*Supplied material*.
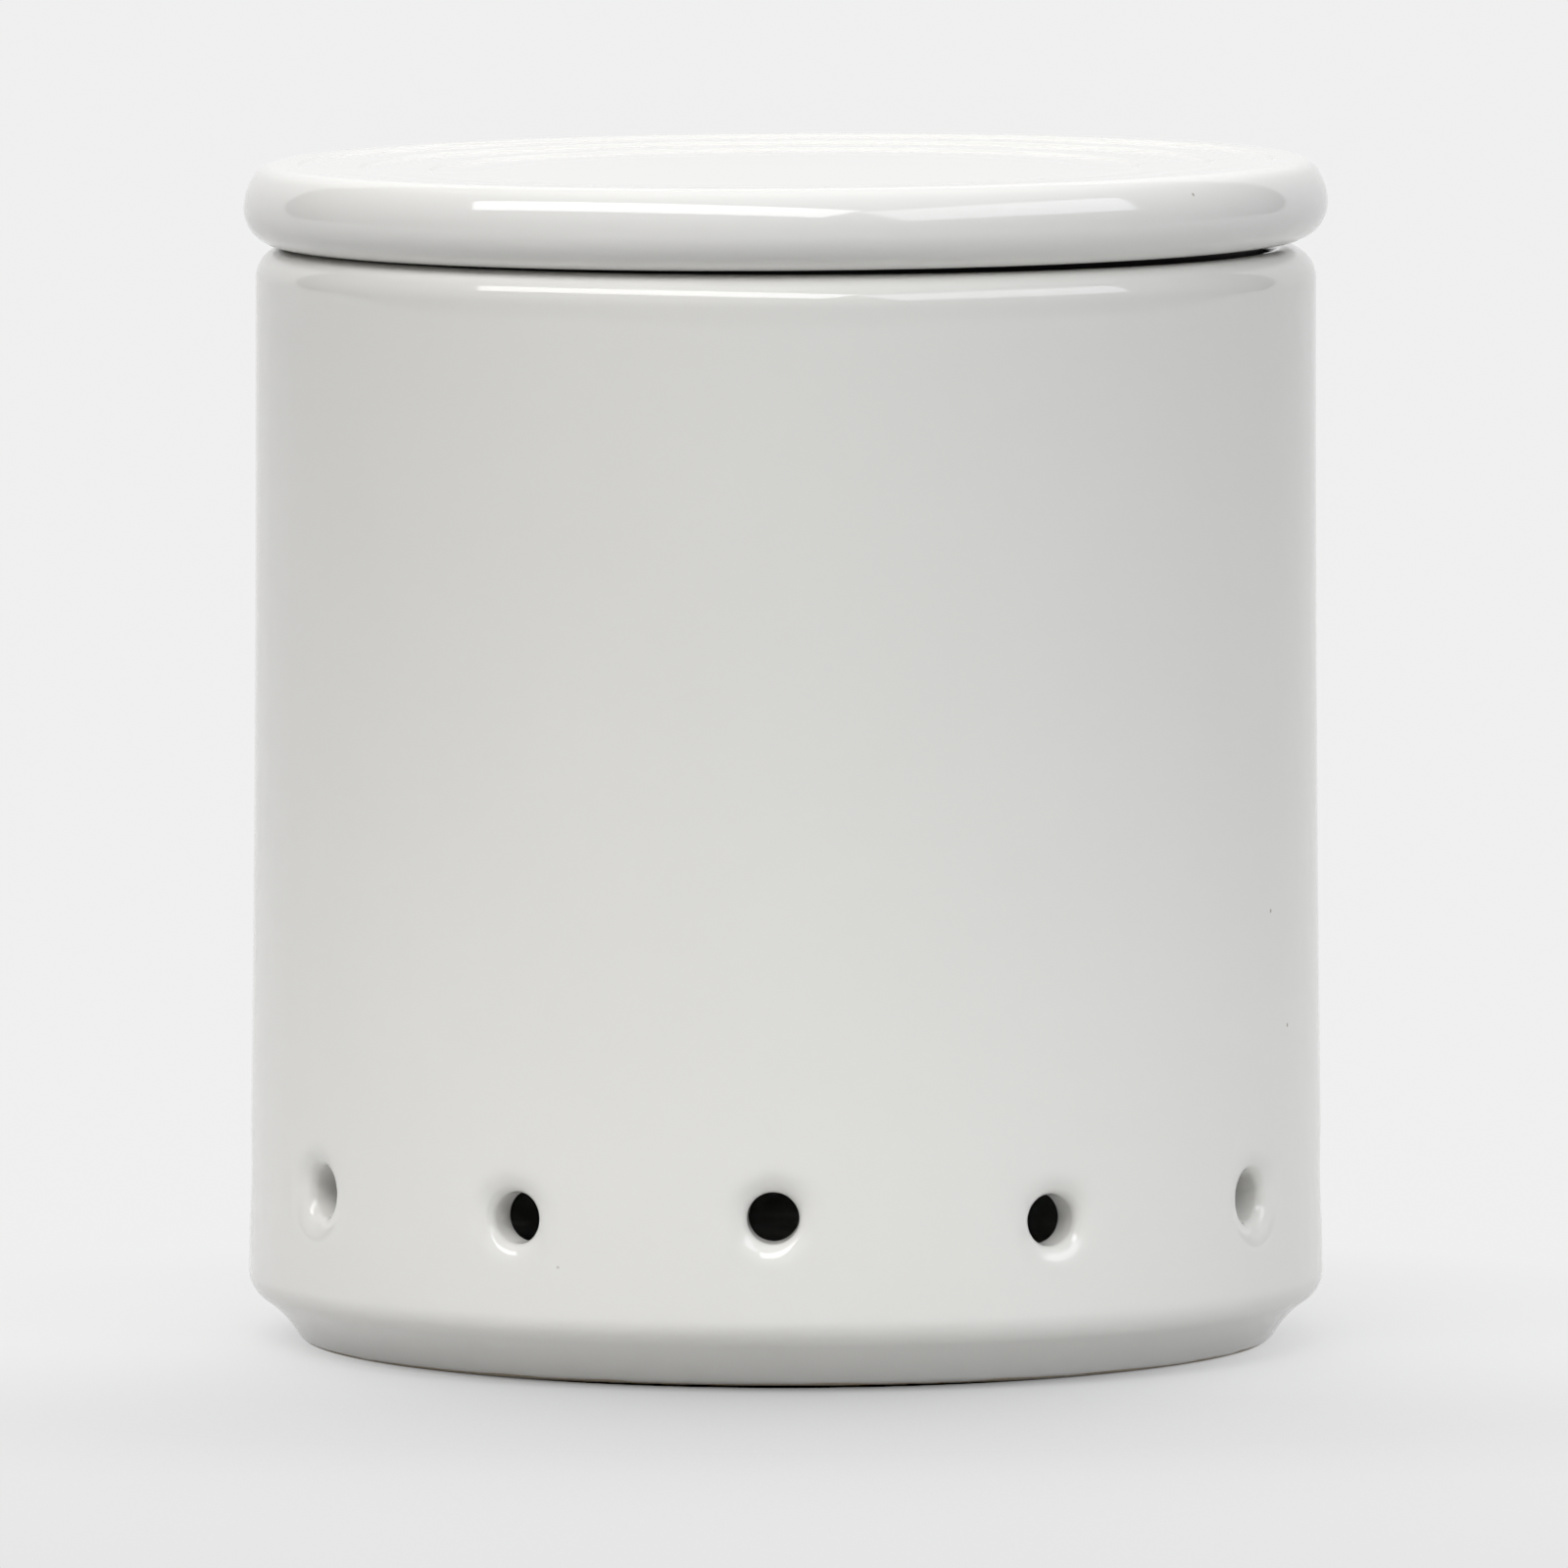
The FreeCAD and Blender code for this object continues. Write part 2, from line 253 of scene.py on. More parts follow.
sweep_round(underside)
sweep_round(upper)
sweep_round(lower_bore)
outer_rings = vent_rings(
    flank_radius, vent_band_low, vent_band_high, vent_mouth, vent_lip, 1, True
)
inner_rings = vent_rings(
    bore_at, inner_band_low, vent_band_high, vent_throat, vent_inner_lip, -1, False
)
faces += join_rows(outer_rings, closed=True)
faces += join_rows([row[::-1] for row in inner_rings], closed=True)

# Each vent narrows from its mouth to its throat, as the tapered piercing tool left it.
throat_steps = 6
throat_rows = [outer_rings[0]]
for step in range(1, throat_steps):
    row = []
    for near, far in zip(outer_rings[0], inner_rings[0]):
        share = step / throat_steps
        near_corner, far_corner = np.array(corners[near]), np.array(corners[far])
        middle = near_corner * (1 - share) + far_corner * share
        around = vent_mouth * (1 - share) + vent_throat * share
        fit = around / math.hypot(middle[0], middle[2] - vent_height)
        middle[0] *= fit
        middle[2] = vent_height + (middle[2] - vent_height) * fit
        corners.append(tuple(middle))
        row.append(len(corners) - 1)
    throat_rows.append(row)
throat_rows.append(inner_rings[0])
faces += join_rows(throat_rows, closed=True)

sector = bpy.data.meshes.new("crock_twelfth")
sector.from_pydata([tuple(MM * value for value in corner) for corner in corners], [], faces)


def glaze(name, pale, deep, seed, bare_below, ripple_height):
    """White glaze: a clear glossy skin over an off-white body, with faint cloudiness, a slow
    ripple and a few pinholes. Below the height bare_below, in metres, the clay is bare."""
    material = bpy.data.materials.new(name)
    material.use_nodes = True
    nodes, links = material.node_tree.nodes, material.node_tree.links
    shader = nodes["Principled BSDF"]
    shader.inputs["IOR"].default_value = 1.5
    place = nodes.new("ShaderNodeTexCoord")
    shift = nodes.new("ShaderNodeMapping")
    shift.inputs["Location"].default_value = (seed, seed * 0.7, seed * 0.3)
    links.new(place.outputs["Object"], shift.inputs["Vector"])

    cloud = nodes.new("ShaderNodeTexNoise")
    cloud.inputs["Scale"].default_value = 22
    cloud.inputs["Detail"].default_value = 3
    links.new(shift.outputs["Vector"], cloud.inputs["Vector"])
    tone = nodes.new("ShaderNodeMix")
    tone.data_type = "RGBA"
    tone.inputs["A"].default_value = (*deep, 1)
    tone.inputs["B"].default_value = (*pale, 1)
    links.new(cloud.outputs["Fac"], tone.inputs["Factor"])

    # Pinholes: a dot in the middle of some cells
    pinhole_rarity = 0.45
    cells = nodes.new("ShaderNodeTexVoronoi")
    cells.inputs["Scale"].default_value = 85
    links.new(shift.outputs["Vector"], cells.inputs["Vector"])
    dot = nodes.new("ShaderNodeMapRange")
    dot.inputs["From Min"].default_value = 0.010
    dot.inputs["From Max"].default_value = 0.026
    dot.inputs["To Min"].default_value = 1
    dot.inputs["To Max"].default_value = 0
    links.new(cells.outputs["Distance"], dot.inputs["Value"])
    luck = nodes.new("ShaderNodeSeparateColor")
    links.new(cells.outputs["Color"], luck.inputs["Color"])
    rare = nodes.new("ShaderNodeMath")
    rare.operation = "GREATER_THAN"
    rare.inputs[1].default_value = pinhole_rarity
    links.new(luck.outputs["Red"], rare.inputs[0])
    pinhole = nodes.new("ShaderNodeMath")
    pinhole.operation = "MULTIPLY"
    links.new(dot.outputs["Result"], pinhole.inputs[0])
    links.new(rare.outputs["Value"], pinhole.inputs[1])
    spotted = nodes.new("ShaderNodeMix")
    spotted.data_type = "RGBA"
    spotted.inputs["B"].default_value = (0.36, 0.32, 0.27, 1)
    links.new(pinhole.outputs["Value"], spotted.inputs["Factor"])
    links.new(tone.outputs["Result"], spotted.inputs["A"])

    # Bare clay below the glaze's edge, which wavers
    waver_height = 0.0006
    split = nodes.new("ShaderNodeSeparateXYZ")
    links.new(place.outputs["Object"], split.inputs["Vector"])
    waver = nodes.new("ShaderNodeTexNoise")
    waver.inputs["Scale"].default_value = 160
    links.new(place.outputs["Object"], waver.inputs["Vector"])
    level = nodes.new("ShaderNodeMath")
    level.operation = "MULTIPLY_ADD"
    level.inputs[1].default_value = waver_height
    level.inputs[2].default_value = bare_below - waver_height / 2
    links.new(waver.outputs["Fac"], level.inputs[0])
    bare = nodes.new("ShaderNodeMath")
    bare.operation = "LESS_THAN"
    links.new(split.outputs["Z"], bare.inputs[0])
    links.new(level.outputs["Value"], bare.inputs[1])
    clay = nodes.new("ShaderNodeTexNoise")
    clay.inputs["Scale"].default_value = 900
    clay.inputs["Detail"].default_value = 4
    links.new(place.outputs["Object"], clay.inputs["Vector"])
    clay_tone = nodes.new("ShaderNodeMix")
    clay_tone.data_type = "RGBA"
    clay_tone.inputs["A"].default_value = (0.50, 0.42, 0.32, 1)
    clay_tone.inputs["B"].default_value = (0.66, 0.58, 0.47, 1)
    links.new(clay.outputs["Fac"], clay_tone.inputs["Factor"])
    colour = nodes.new("ShaderNodeMix")
    colour.data_type = "RGBA"
    links.new(bare.outputs["Value"], colour.inputs["Factor"])
    links.new(spotted.outputs["Result"], colour.inputs["A"])
    links.new(clay_tone.outputs["Result"], colour.inputs["B"])
    links.new(colour.outputs["Result"], shader.inputs["Base Color"])

    # Gloss, dull on the bare clay, and the ripple
    gloss = nodes.new("ShaderNodeMapRange")
    gloss.inputs["To Min"].default_value = 0.045
    gloss.inputs["To Max"].default_value = 0.065
    links.new(cloud.outputs["Fac"], gloss.inputs["Value"])
    roughness = nodes.new("ShaderNodeMix")
    roughness.data_type = "FLOAT"
    roughness.inputs["B"].default_value = 0.85
    links.new(bare.outputs["Value"], roughness.inputs["Factor"])
    links.new(gloss.outputs["Result"], roughness.inputs["A"])
    links.new(roughness.outputs["Result"], shader.inputs["Roughness"])

    ripple = nodes.new("ShaderNodeTexNoise")
    ripple.inputs["Scale"].default_value = 190
    ripple.inputs["Detail"].default_value = 2
    links.new(shift.outputs["Vector"], ripple.inputs["Vector"])
    sink = nodes.new("ShaderNodeMath")
    sink.operation = "SUBTRACT"
    links.new(ripple.outputs["Fac"], sink.inputs[0])
    links.new(pinhole.outputs["Value"], sink.inputs[1])
    bump = nodes.new("ShaderNodeBump")
    bump.inputs["Strength"].default_value = 0.35
    bump.inputs["Distance"].default_value = ripple_height
    links.new(sink.outputs["Value"], bump.inputs["Height"])
    links.new(bump.outputs["Normal"], shader.inputs["Normal"])
    return material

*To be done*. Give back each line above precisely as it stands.

*Response*.
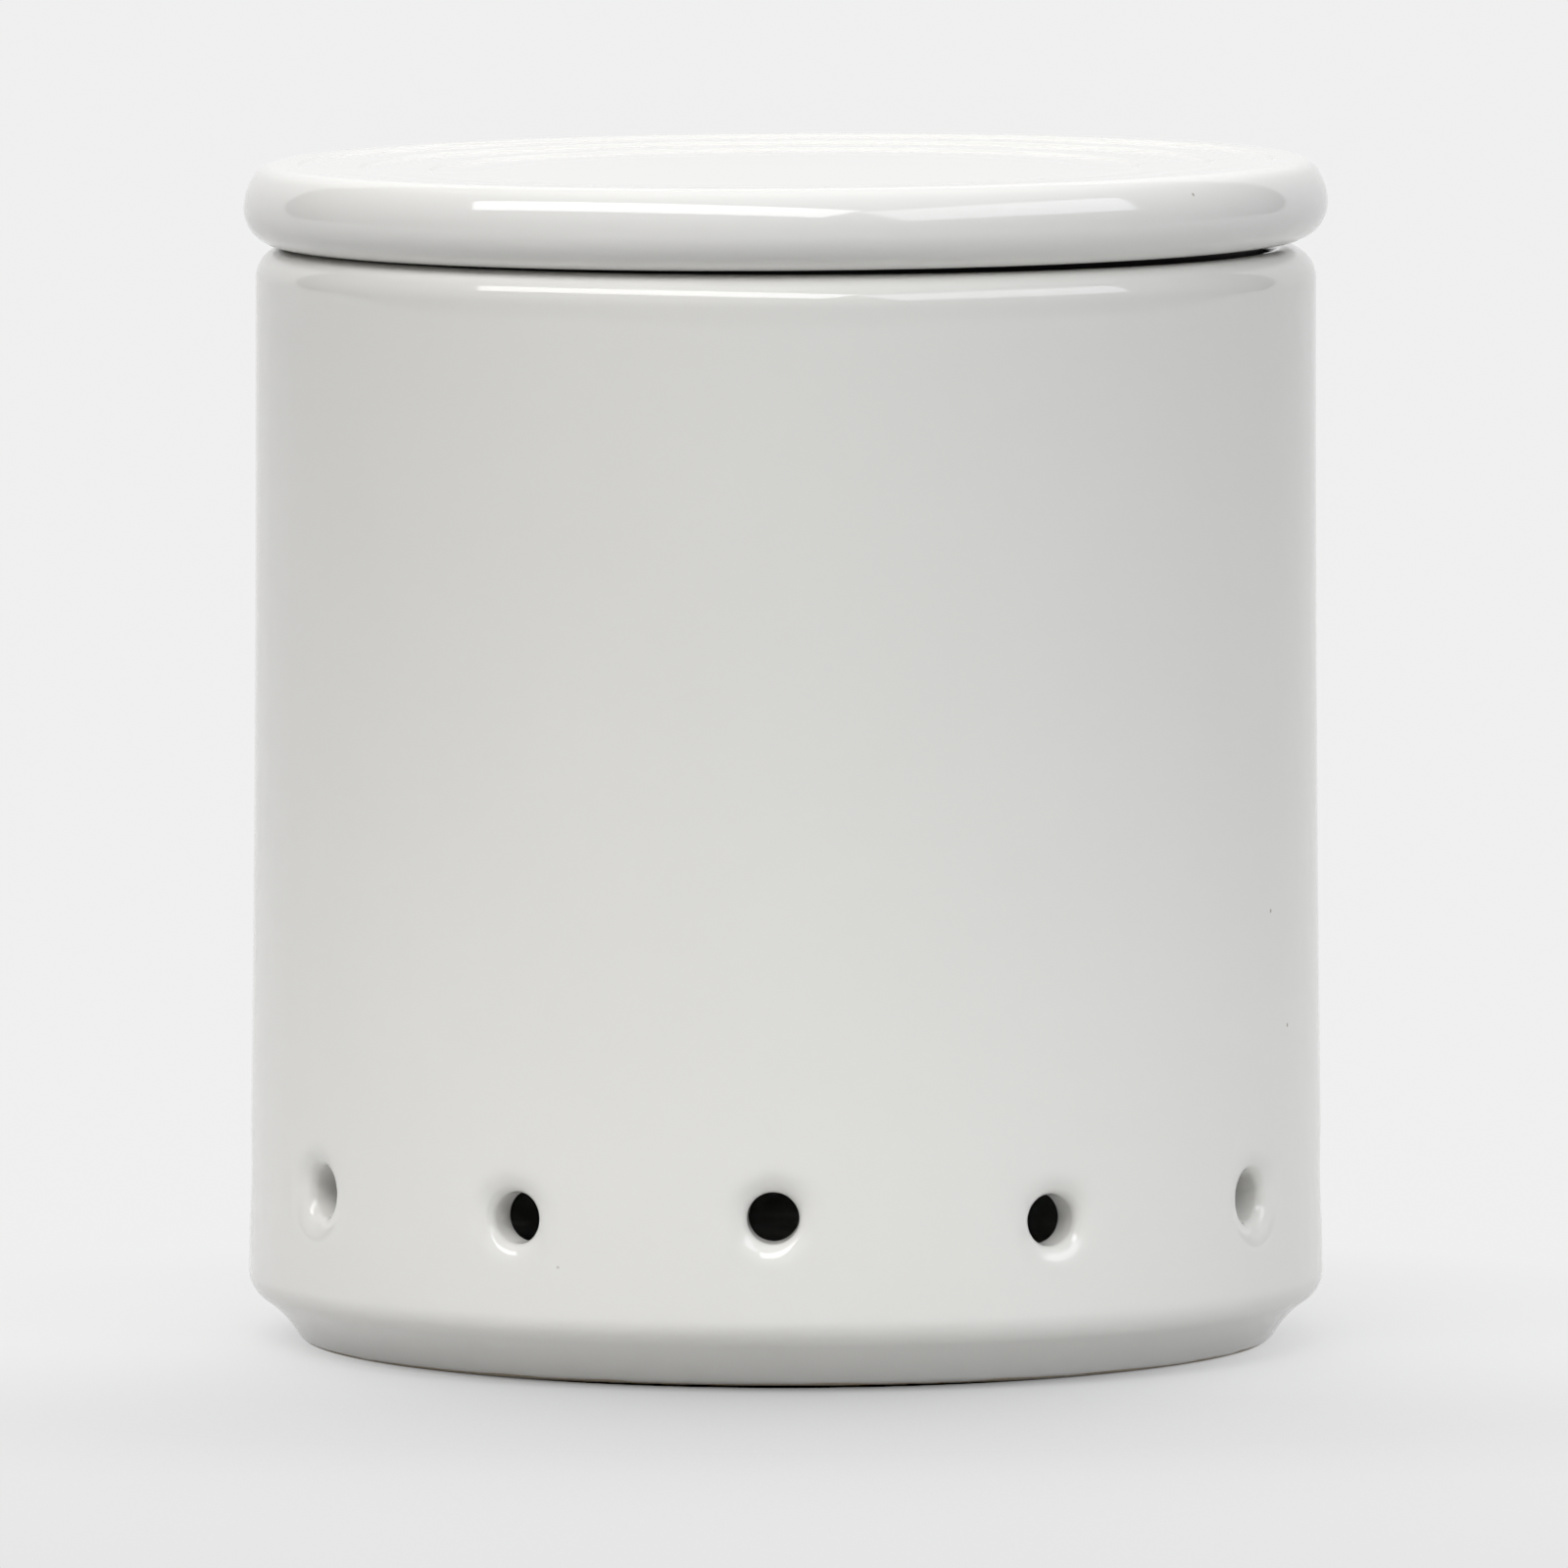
The FreeCAD and Blender code for this object continues. Write part 2, from line 253 of scene.py on. More parts follow.
sweep_round(underside)
sweep_round(upper)
sweep_round(lower_bore)
outer_rings = vent_rings(
    flank_radius, vent_band_low, vent_band_high, vent_mouth, vent_lip, 1, True
)
inner_rings = vent_rings(
    bore_at, inner_band_low, vent_band_high, vent_throat, vent_inner_lip, -1, False
)
faces += join_rows(outer_rings, closed=True)
faces += join_rows([row[::-1] for row in inner_rings], closed=True)

# Each vent narrows from its mouth to its throat, as the tapered piercing tool left it.
throat_steps = 6
throat_rows = [outer_rings[0]]
for step in range(1, throat_steps):
    row = []
    for near, far in zip(outer_rings[0], inner_rings[0]):
        share = step / throat_steps
        near_corner, far_corner = np.array(corners[near]), np.array(corners[far])
        middle = near_corner * (1 - share) + far_corner * share
        around = vent_mouth * (1 - share) + vent_throat * share
        fit = around / math.hypot(middle[0], middle[2] - vent_height)
        middle[0] *= fit
        middle[2] = vent_height + (middle[2] - vent_height) * fit
        corners.append(tuple(middle))
        row.append(len(corners) - 1)
    throat_rows.append(row)
throat_rows.append(inner_rings[0])
faces += join_rows(throat_rows, closed=True)

sector = bpy.data.meshes.new("crock_twelfth")
sector.from_pydata([tuple(MM * value for value in corner) for corner in corners], [], faces)


def glaze(name, pale, deep, seed, bare_below, ripple_height):
    """White glaze: a clear glossy skin over an off-white body, with faint cloudiness, a slow
    ripple and a few pinholes. Below the height bare_below, in metres, the clay is bare."""
    material = bpy.data.materials.new(name)
    material.use_nodes = True
    nodes, links = material.node_tree.nodes, material.node_tree.links
    shader = nodes["Principled BSDF"]
    shader.inputs["IOR"].default_value = 1.5
    place = nodes.new("ShaderNodeTexCoord")
    shift = nodes.new("ShaderNodeMapping")
    shift.inputs["Location"].default_value = (seed, seed * 0.7, seed * 0.3)
    links.new(place.outputs["Object"], shift.inputs["Vector"])

    cloud = nodes.new("ShaderNodeTexNoise")
    cloud.inputs["Scale"].default_value = 22
    cloud.inputs["Detail"].default_value = 3
    links.new(shift.outputs["Vector"], cloud.inputs["Vector"])
    tone = nodes.new("ShaderNodeMix")
    tone.data_type = "RGBA"
    tone.inputs["A"].default_value = (*deep, 1)
    tone.inputs["B"].default_value = (*pale, 1)
    links.new(cloud.outputs["Fac"], tone.inputs["Factor"])

    # Pinholes: a dot in the middle of some cells
    pinhole_rarity = 0.45
    cells = nodes.new("ShaderNodeTexVoronoi")
    cells.inputs["Scale"].default_value = 85
    links.new(shift.outputs["Vector"], cells.inputs["Vector"])
    dot = nodes.new("ShaderNodeMapRange")
    dot.inputs["From Min"].default_value = 0.010
    dot.inputs["From Max"].default_value = 0.026
    dot.inputs["To Min"].default_value = 1
    dot.inputs["To Max"].default_value = 0
    links.new(cells.outputs["Distance"], dot.inputs["Value"])
    luck = nodes.new("ShaderNodeSeparateColor")
    links.new(cells.outputs["Color"], luck.inputs["Color"])
    rare = nodes.new("ShaderNodeMath")
    rare.operation = "GREATER_THAN"
    rare.inputs[1].default_value = pinhole_rarity
    links.new(luck.outputs["Red"], rare.inputs[0])
    pinhole = nodes.new("ShaderNodeMath")
    pinhole.operation = "MULTIPLY"
    links.new(dot.outputs["Result"], pinhole.inputs[0])
    links.new(rare.outputs["Value"], pinhole.inputs[1])
    spotted = nodes.new("ShaderNodeMix")
    spotted.data_type = "RGBA"
    spotted.inputs["B"].default_value = (0.36, 0.32, 0.27, 1)
    links.new(pinhole.outputs["Value"], spotted.inputs["Factor"])
    links.new(tone.outputs["Result"], spotted.inputs["A"])

    # Bare clay below the glaze's edge, which wavers
    waver_height = 0.0006
    split = nodes.new("ShaderNodeSeparateXYZ")
    links.new(place.outputs["Object"], split.inputs["Vector"])
    waver = nodes.new("ShaderNodeTexNoise")
    waver.inputs["Scale"].default_value = 160
    links.new(place.outputs["Object"], waver.inputs["Vector"])
    level = nodes.new("ShaderNodeMath")
    level.operation = "MULTIPLY_ADD"
    level.inputs[1].default_value = waver_height
    level.inputs[2].default_value = bare_below - waver_height / 2
    links.new(waver.outputs["Fac"], level.inputs[0])
    bare = nodes.new("ShaderNodeMath")
    bare.operation = "LESS_THAN"
    links.new(split.outputs["Z"], bare.inputs[0])
    links.new(level.outputs["Value"], bare.inputs[1])
    clay = nodes.new("ShaderNodeTexNoise")
    clay.inputs["Scale"].default_value = 900
    clay.inputs["Detail"].default_value = 4
    links.new(place.outputs["Object"], clay.inputs["Vector"])
    clay_tone = nodes.new("ShaderNodeMix")
    clay_tone.data_type = "RGBA"
    clay_tone.inputs["A"].default_value = (0.50, 0.42, 0.32, 1)
    clay_tone.inputs["B"].default_value = (0.66, 0.58, 0.47, 1)
    links.new(clay.outputs["Fac"], clay_tone.inputs["Factor"])
    colour = nodes.new("ShaderNodeMix")
    colour.data_type = "RGBA"
    links.new(bare.outputs["Value"], colour.inputs["Factor"])
    links.new(spotted.outputs["Result"], colour.inputs["A"])
    links.new(clay_tone.outputs["Result"], colour.inputs["B"])
    links.new(colour.outputs["Result"], shader.inputs["Base Color"])

    # Gloss, dull on the bare clay, and the ripple
    gloss = nodes.new("ShaderNodeMapRange")
    gloss.inputs["To Min"].default_value = 0.045
    gloss.inputs["To Max"].default_value = 0.065
    links.new(cloud.outputs["Fac"], gloss.inputs["Value"])
    roughness = nodes.new("ShaderNodeMix")
    roughness.data_type = "FLOAT"
    roughness.inputs["B"].default_value = 0.85
    links.new(bare.outputs["Value"], roughness.inputs["Factor"])
    links.new(gloss.outputs["Result"], roughness.inputs["A"])
    links.new(roughness.outputs["Result"], shader.inputs["Roughness"])

    ripple = nodes.new("ShaderNodeTexNoise")
    ripple.inputs["Scale"].default_value = 190
    ripple.inputs["Detail"].default_value = 2
    links.new(shift.outputs["Vector"], ripple.inputs["Vector"])
    sink = nodes.new("ShaderNodeMath")
    sink.operation = "SUBTRACT"
    links.new(ripple.outputs["Fac"], sink.inputs[0])
    links.new(pinhole.outputs["Value"], sink.inputs[1])
    bump = nodes.new("ShaderNodeBump")
    bump.inputs["Strength"].default_value = 0.35
    bump.inputs["Distance"].default_value = ripple_height
    links.new(sink.outputs["Value"], bump.inputs["Height"])
    links.new(bump.outputs["Normal"], shader.inputs["Normal"])
    return material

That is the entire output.